Task details: Return exactly the lines that run from the beginning through the line containing "# It stands", both included, and no others.

Collected material:
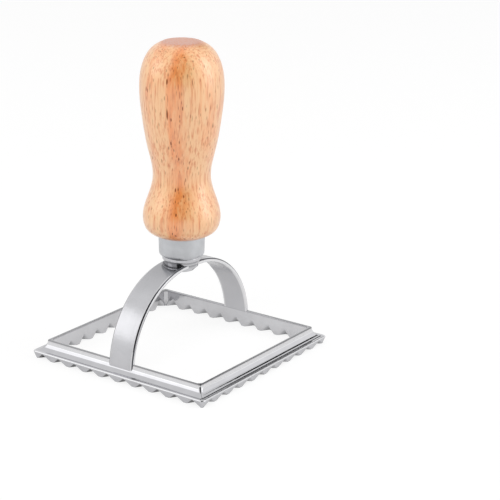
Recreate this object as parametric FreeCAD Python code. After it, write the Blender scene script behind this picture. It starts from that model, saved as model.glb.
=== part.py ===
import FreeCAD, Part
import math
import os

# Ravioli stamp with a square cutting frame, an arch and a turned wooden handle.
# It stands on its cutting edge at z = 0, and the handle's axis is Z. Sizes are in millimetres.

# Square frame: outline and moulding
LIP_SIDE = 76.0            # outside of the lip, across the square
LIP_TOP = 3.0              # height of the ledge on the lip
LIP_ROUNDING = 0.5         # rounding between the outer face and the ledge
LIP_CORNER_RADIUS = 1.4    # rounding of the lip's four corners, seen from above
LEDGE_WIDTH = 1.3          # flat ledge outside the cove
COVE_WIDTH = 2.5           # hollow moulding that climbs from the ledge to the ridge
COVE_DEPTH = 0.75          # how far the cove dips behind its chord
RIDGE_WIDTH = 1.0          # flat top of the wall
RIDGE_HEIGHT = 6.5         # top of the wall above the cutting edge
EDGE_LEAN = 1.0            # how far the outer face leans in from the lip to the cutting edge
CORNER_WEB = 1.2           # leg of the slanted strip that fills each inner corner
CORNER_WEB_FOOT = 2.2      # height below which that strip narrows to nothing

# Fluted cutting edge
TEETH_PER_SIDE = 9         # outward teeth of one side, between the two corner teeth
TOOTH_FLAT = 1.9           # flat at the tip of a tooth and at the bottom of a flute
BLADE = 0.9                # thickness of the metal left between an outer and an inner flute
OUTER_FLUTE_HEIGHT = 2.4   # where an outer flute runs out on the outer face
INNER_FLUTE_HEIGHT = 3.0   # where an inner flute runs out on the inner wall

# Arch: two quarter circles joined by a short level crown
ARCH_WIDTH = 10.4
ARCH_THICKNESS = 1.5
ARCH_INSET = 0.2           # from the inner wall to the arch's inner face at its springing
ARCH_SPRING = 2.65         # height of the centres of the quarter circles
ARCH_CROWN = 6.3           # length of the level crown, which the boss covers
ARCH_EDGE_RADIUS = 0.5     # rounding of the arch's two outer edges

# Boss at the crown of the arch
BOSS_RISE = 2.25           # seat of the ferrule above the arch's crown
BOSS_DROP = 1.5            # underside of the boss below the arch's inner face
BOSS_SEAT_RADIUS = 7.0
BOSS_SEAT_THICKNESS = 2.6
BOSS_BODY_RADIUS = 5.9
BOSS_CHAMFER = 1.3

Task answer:
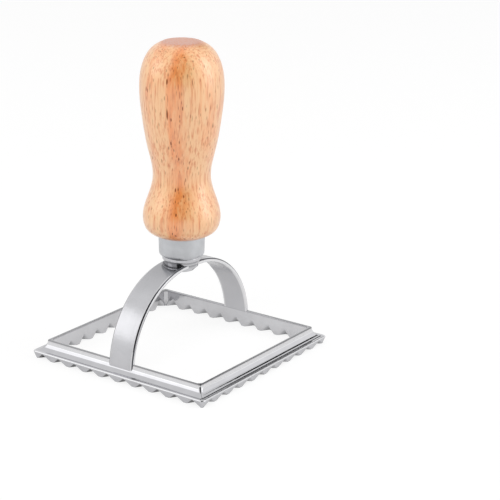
Recreate this object as parametric FreeCAD Python code. After it, write the Blender scene script behind this picture. It starts from that model, saved as model.glb.
=== part.py ===
import FreeCAD, Part
import math
import os

# Ravioli stamp with a square cutting frame, an arch and a turned wooden handle.
# It stands on its cutting edge at z = 0, and the handle's axis is Z. Sizes are in millimetres.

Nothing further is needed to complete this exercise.